Dataset section >>
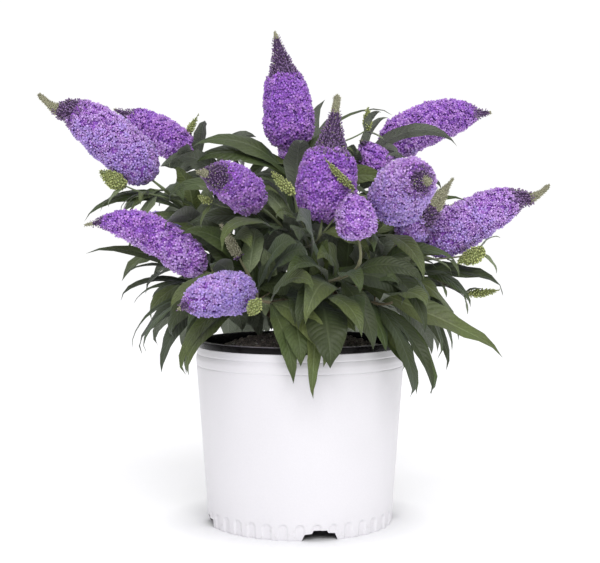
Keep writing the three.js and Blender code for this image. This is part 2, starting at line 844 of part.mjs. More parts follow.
function stalkGeometry(shoot) {
  const way = headWay(shoot);
  const start = stemCurve(shoot).getPointAt(1).addScaledVector(way, GAP);
  const inside = headCurve(shoot).getPointAt(0.2);
  const reach = start.distanceTo(inside) * 0.4;
  const curve = bend(start, way, inside, headCurve(shoot).getTangentAt(0.2), reach);
  return limb(curve, STEM_SIDES, 2, () => STALK_RADIUS);
}

function headSolid(shoot) {
  const joined = toSolid(headGeometry(shoot)).add(toSolid(stalkGeometry(shoot)));
  return largestBody(joined);
}

// ---- Growing the leaves ----

// Whether a leaf's midline keeps out of the container, the soil and the flower heads,
// and inside the crown's room.
function midlineIsFree(leaf, heads) {
  const { points, ways } = leafMidline(leaf, LEAF_FREE_FROM);
  return points.every((point, i) => {
    const half = (leaf.width / 2) * leafOutline(ways[i].s);
    return pointIsFree(point, half, heads);
  });
}

function pointIsFree(point, half, heads) {
  const out = Math.hypot(point.x, point.y);
  const overSoil = out < RIM_LIP_INNER_RADIUS - INNER_ROOM && point.z > SOIL_Z + SOIL_ROOM;
  const pastWall = out > wallRadius(POT_SHOULDER_Z) + WALL_ROOM;
  const overRim = point.z > RIM_TOP_Z + RIM_ROOM;
  const inRoom = Math.abs(point.x) < REACH_X && Math.abs(point.y) < REACH_Y
    && point.z < REACH_TOP && point.z > REACH_FOOT;
  if (!(overSoil || pastWall || overRim) || !inRoom) {
    return false;
  }
  return heads.every((head) => head.clearOf(point, half * HEAD_ROOM_PER_WIDTH + HEAD_ROOM));
}

// A flower head as a row of balls, for the quick test above.
function headGuard(shoot) {
  const curve = headCurve(shoot);
  const balls = [];
  for (let i = 0; i <= GUARD_BALLS; i += 1) {
    const t = i / GUARD_BALLS;
    balls.push([curve.getPointAt(t), (shoot.width / 2) * headShare(t)]);
  }
  const clearOf = (point, room) => balls.every(
    ([centre, radius]) => centre.distanceTo(point) > radius + room,
  );
  return { clearOf };
}

function headShare(t) {
  const index = HEAD_PROFILE.findIndex(([station]) => station >= t);
  if (index <= 0) {
    return HEAD_PROFILE[0][1];
  }
  const [t0, a] = HEAD_PROFILE[index - 1];
  const [t1, b] = HEAD_PROFILE[index];
  return a + ((b - a) * (t - t0)) / (t1 - t0);
}

// Small turns and lifts tried in order until a leaf comes free.
const LEAF_TRIES = [
  [0, 0], [0, 0.22], [0.2, 0.1], [-0.2, 0.1], [0, 0.45], [0.4, 0.2], [-0.4, 0.2],
  [0, -0.25], [0.3, -0.2], [-0.3, -0.2],
];

function leafTries(leaf) {
  return LEAF_TRIES.map(([turn, lift]) => ({
    ...leaf,
    turn: leaf.turn + turn,
    climb: leaf.climb + lift,
    fall: leaf.fall + lift,
  }));
}

// Leaves whose tip comes to a set place, from the stem points that suit the length best,
// with a flatter or a rounder arch.
function aimedTries(row, nodes) {
  const tip = vector(row);
  const [, , , chord, width] = row;
  const misfit = (node) => Math.abs(node.point.distanceTo(tip) - chord);
  const nearest = [...nodes].sort((a, b) => misfit(a) - misfit(b)).slice(0, AIM_NODES);
  return AIM_ARCHES.flatMap((arch) => nearest.map((node) => aimedLeaf(node.point, tip, arch, width)));
}

function aimedLeaf(root, tip, fullArch, width) {
  const span = tip.clone().sub(root);
  const turn = Math.atan2(span.y, span.x);
  const slope = Math.atan2(span.z, Math.hypot(span.x, span.y));
  const arch = Math.min(fullArch, STEEPEST_FALL + slope);
  const length = (span.length() * arch) / Math.sin(arch);
  return { root, turn, climb: slope + arch, fall: slope - arch, sway: 0, length, width };
}

// The stem points that bear leaves, each with the way of the stem and the pair's turn.
function stemNodes(curve, draws, start, spacing) {
  const nodes = [];
  const length = curve.getLength();
  const steps = stemSteps(curve);
  const firstTurn = draws() * Math.PI;
  let at = start;
  while (at < length - 3) {
    const t = at / length;
    const pairTurn = firstTurn + (nodes.length * Math.PI) / 2;
    const point = pointOnStretch(curve, steps, t);
    nodes.push({ t, pairTurn, point, way: curve.getTangentAt(t) });
    at += spacing * (0.9 + 0.25 * draws());
  }
  return nodes;
}

// A pair of leaves on opposite sides of a stem.
function leafPair(node, size, draws) {
  const [side, other] = acrossPath(node.way);
  return [0, 1].map((which) => {
    const around = node.pairTurn + which * Math.PI + (draws() - 0.5) * PAIR_SPREAD;
    const out = side.clone().multiplyScalar(Math.cos(around));
    out.addScaledVector(other, Math.sin(around));
    const lean = LEAF_LEAN + LEAF_LEAN_SPREAD * draws();
    const way = out.multiplyScalar(Math.cos(lean)).addScaledVector(node.way, Math.sin(lean));
    const length = size * (0.86 + 0.28 * draws());
    const climb = Math.asin(THREE.MathUtils.clamp(way.z, -0.95, 0.95));
    const droop = LEAF_DROOP + LEAF_DROOP_SPREAD * draws();
    return {
      root: node.point,
      turn: Math.atan2(way.y, way.x),
      climb,
      fall: Math.max(-STEEPEST_FALL, climb - droop),
      sway: (draws() - 0.5) * LEAF_SWAY,
      length,
      width: length * LEAF_WIDTH_RATIO * (0.85 + 0.3 * draws()),
    };
  });
}

function pairSize(shoot, t) {
  const shortening = shoot.tip ? LEAF_SHORTENING_BELOW_HEAD : LEAF_SHORTENING_AT_TIP;
  return LEAF_LENGTH * (1 - shortening * t * t);
}

// A side twig: its own stem, its leaves and its green bud spike.
function sideTwig(row, nodes, draws) {
  const end = vector(row);
  const [, , , spike, leafSize] = row;
  const below = nodes.filter((node) => node.point.distanceTo(end) < TWIG_LONGEST);
  const root = (below.length ? below[0] : nodes[nodes.length - 1]);
  const away = end.clone().sub(root.point).normalize();
  const startWay = away.clone().addScaledVector(root.way, 0.5).normalize();
  const endWay = away.clone().addScaledVector(UP, 0.25).normalize();
  const curve = bend(root.point, startWay, end, endWay, root.point.distanceTo(end) * 0.35);
  const leaves = [];
  if (leafSize > 0) {
    for (const [t, turn] of TWIG_PAIRS) {
      const point = pointOnStretch(curve, TWIG_STEPS, t);
      const node = { point, way: curve.getTangentAt(t), pairTurn: turn };
      leaves.push(...leafPair(node, leafSize, draws));
    }
  }
  for (const leaf of leaves) {
    leaf.width *= TWIG_LEAF_NARROWING;
  }
  return { curve, leaves, spike, end, endWay };
}

function spikeGeometry(twig) {
  const tip = twig.end.clone().addScaledVector(twig.endWay, twig.spike);
  const foot = twig.end.clone().addScaledVector(twig.endWay, -SPIKE_RADII[0]);
  const steps = SPIKE_RADII.length - 1;
  const radiusAt = (t) => SPIKE_RADII[Math.round(t * steps)];
  return limb(new THREE.LineCurve3(foot, tip), SPIKE_SIDES, steps, radiusAt);
}

// Pieces already grown, for the exact test that neighbours stay apart.
class Neighbours {
  constructor() {
    this.pieces = [];
  }

  add(owner, solid) {
    const bounds = solid.boundingBox();
    this.pieces.push({ owner, solid, low: bounds.min, high: bounds.max });
  }

  touches(solid, matches) {
    const { min, max } = solid.boundingBox();
    return this.pieces.some((piece) => {
      if (!matches(piece)) {
        return false;
      }
      for (let axis = 0; axis < 3; axis += 1) {
        if (piece.low[axis] > max[axis] || piece.high[axis] < min[axis]) {
          return false;
        }
      }
      return !piece.solid.intersect(solid).isEmpty();
    });
  }
}

// Whether a leaf keeps clear: all of it from other nodes' pieces, and its free part from
// the other leaves of its own shoot.
function leafFits(leaf, owner, neighbours) {
  const whole = toSolid(leafGeometry(leaf, 0, LEAF_PADDING));
  if (neighbours.touches(whole, (piece) => piece.owner !== owner)) {
    return false;
  }
  const free = toSolid(leafGeometry(leaf, LEAF_FREE_FROM, LEAF_PADDING));
  return !neighbours.touches(free, (piece) => piece.owner === owner);
}

// Grows the first of a leaf's tries that is free and fits.
function growLeaf(tries, plan, heads, neighbours) {
  const owner = plan.shoot.name;
  const grown = tries.find((leaf) => midlineIsFree(leaf, heads) && leafFits(leaf, owner, neighbours));
  if (grown) {
    const solid = toSolid(leafGeometry(grown, 0, 0));
    neighbours.add(owner, solid);
    plan.solids.push(solid);
  }
}

function growTwig(twig, plan, heads, neighbours) {
  const padded = toSolid(limb(twig.curve, STEM_SIDES, TWIG_STEPS, () => TWIG_RADIUS + LEAF_PADDING));
  if (neighbours.touches(padded, (piece) => piece.owner !== plan.shoot.name)) {
    return;
  }
  const parts = [toSolid(limb(twig.curve, STEM_SIDES, TWIG_STEPS, () => TWIG_RADIUS))];
  if (twig.spike > 0) {
    parts.push(toSolid(spikeGeometry(twig)));
  }
  if (parts.some((part) => neighbours.touches(part, (piece) => piece.owner !== plan.shoot.name))) {
    return;
  }
  for (const part of parts) {
    neighbours.add(plan.shoot.name, part);
    plan.solids.push(part);
  }
  for (const leaf of twig.leaves) {
    growLeaf(leafTries(leaf), plan, heads, neighbours);
  }
}

// Everything that one shoot may bear, in the order in which it is drawn.
function planShoot(shoot) {
  const draws = seededDraws(shoot.seed);
  const curve = stemCurve(shoot);
  const nodes = stemNodes(curve, draws, NODE_START, NODE_SPACING);
  const aimed = shoot.leaves.map((row) => aimedTries(row, nodes));
  const twigs = shoot.twigs.map((row) => sideTwig(row, nodes, draws));
  const pairs = nodes.map((node) => leafPair(node, pairSize(shoot, node.t), draws));
  const stem = toSolid(stemGeometry(curve));
  return { shoot, aimed, twigs, pairs, solids: [stem] };
}

// ---- The plant ----

function finish(name) {
  const [color, roughness] = FINISHES[name];
  return new THREE.MeshStandardMaterial({ color, roughness, metalness: 0 });
}

function piece(name, geometry, finishName) {
  geometry.computeVertexNormals();
  const mesh = new THREE.Mesh(geometry, finish(finishName));
  mesh.name = name;
  return mesh;
}

function container() {
  const group = new THREE.Group();
  group.add(piece('pot', potGeometry(), 'white_shell'));
  group.add(piece('pot_rim', rimGeometry(), 'black_rim'));
  group.add(piece('potting_mix', soilGeometry(), 'soil'));
  return group;
}

function limbs() {
  const group = new THREE.Group();
  group.add(piece('root_crown', crownGeometry(), 'bark'));
  for (const [name, bough] of Object.entries(BOUGHS)) {
    group.add(piece(`bough_${name}`, boughGeometry(bough), 'bark'));
  }
  return group;
}

function flowerHeads() {
  const group = new THREE.Group();
  for (const shoot of SHOOTS.filter((row) => row.tip)) {
    group.add(piece(`head_${shoot.name}`, toGeometry(headSolid(shoot)), 'blossom'));
  }
  return group;
}

function leafyShoots(fixed) {
  const neighbours = new Neighbours();
  for (const mesh of fixed) {
    neighbours.add(mesh.name, toSolid(mesh.geometry));
  }
  const heads = SHOOTS.filter((row) => row.tip).map(headGuard);
  const plans = SHOOTS.map(planShoot);
  for (const plan of plans) {
    neighbours.add(plan.shoot.name, plan.solids[0]);
  }
  for (const plan of plans) {
    plan.aimed.forEach((tries) => growLeaf(tries, plan, heads, neighbours));
    plan.twigs.forEach((twig) => growTwig(twig, plan, heads, neighbours));
  }
  const mostPairs = Math.max(...plans.map((plan) => plan.pairs.length));
  for (let row = 0; row < mostPairs; row += 1) {
    for (const plan of plans) {
      const pair = plan.pairs[row] ?? [];
      pair.forEach((leaf) => growLeaf(leafTries(leaf), plan, heads, neighbours));
    }
  }
  const group = new THREE.Group();
  for (const plan of plans) {
    const joined = largestBody(wasm.Manifold.union(plan.solids));
    group.add(piece(`shoot_${plan.shoot.name}`, toGeometry(joined), 'leaf'));
  }
  return group;
}

const potted = container();
const woody = limbs();
const blossoms = flowerHeads();
const bush = new THREE.Group();
bush.name = 'potted_butterfly_bush';
bush.add(potted, woody, blossoms);
bush.add(leafyShoots([...potted.children, ...woody.children, ...blossoms.children]));

export default bush;
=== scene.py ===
"""A butterfly bush in flower, growing in a round nursery container.

Metres, +Z up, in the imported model's frame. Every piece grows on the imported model: the container
over its shell, the bark over its boughs, and the shoots, leaves and flower heads by the same
seeded rule as the solids, carried on to finer leaves, florets and buds within the same reach.
"""
from collections import defaultdict
from dataclasses import dataclass, replace
from functools import lru_cache
from math import asin, atan2, copysign, cos, exp, hypot, pi, radians, sin

import bmesh
import bpy
import numpy as np
from bpy.props import FloatProperty, FloatVectorProperty, IntProperty, PointerProperty
from bpy.types import Operator, Panel, PropertyGroup
from mathutils import Matrix, Vector, noise


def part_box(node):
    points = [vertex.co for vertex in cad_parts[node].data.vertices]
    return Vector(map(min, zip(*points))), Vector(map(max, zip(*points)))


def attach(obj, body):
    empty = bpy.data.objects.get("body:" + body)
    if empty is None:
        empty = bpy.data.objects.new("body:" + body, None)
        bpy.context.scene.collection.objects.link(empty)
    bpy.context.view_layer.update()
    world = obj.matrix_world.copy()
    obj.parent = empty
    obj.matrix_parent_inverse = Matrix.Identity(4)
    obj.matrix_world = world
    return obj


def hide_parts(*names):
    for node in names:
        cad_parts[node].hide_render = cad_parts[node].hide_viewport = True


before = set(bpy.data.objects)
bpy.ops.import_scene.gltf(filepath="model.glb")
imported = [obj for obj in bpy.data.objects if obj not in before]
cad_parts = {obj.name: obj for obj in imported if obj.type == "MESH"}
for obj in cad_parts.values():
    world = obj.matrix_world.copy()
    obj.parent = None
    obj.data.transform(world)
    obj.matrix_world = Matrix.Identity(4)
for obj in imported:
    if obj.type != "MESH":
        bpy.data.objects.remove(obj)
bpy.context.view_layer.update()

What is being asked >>
What are the exact lines from the beginning of the material through the line containing "---- Growing the"? Write out those lines alone.

Solution to this problem >>
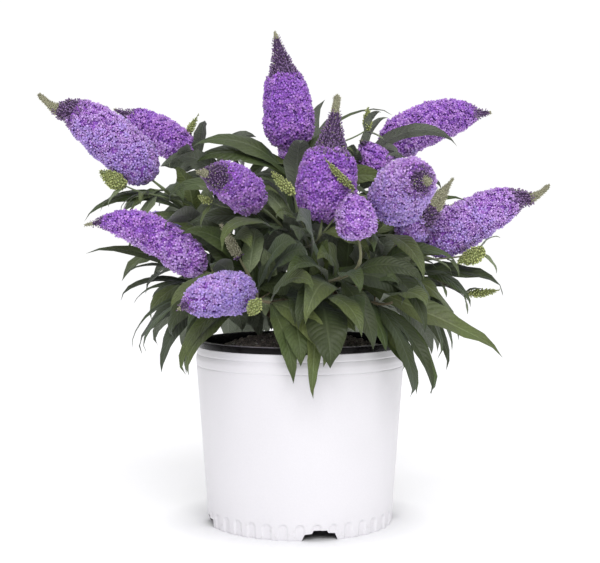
Keep writing the three.js and Blender code for this image. This is part 2, starting at line 844 of part.mjs. More parts follow.
function stalkGeometry(shoot) {
  const way = headWay(shoot);
  const start = stemCurve(shoot).getPointAt(1).addScaledVector(way, GAP);
  const inside = headCurve(shoot).getPointAt(0.2);
  const reach = start.distanceTo(inside) * 0.4;
  const curve = bend(start, way, inside, headCurve(shoot).getTangentAt(0.2), reach);
  return limb(curve, STEM_SIDES, 2, () => STALK_RADIUS);
}

function headSolid(shoot) {
  const joined = toSolid(headGeometry(shoot)).add(toSolid(stalkGeometry(shoot)));
  return largestBody(joined);
}

// ---- Growing the leaves ----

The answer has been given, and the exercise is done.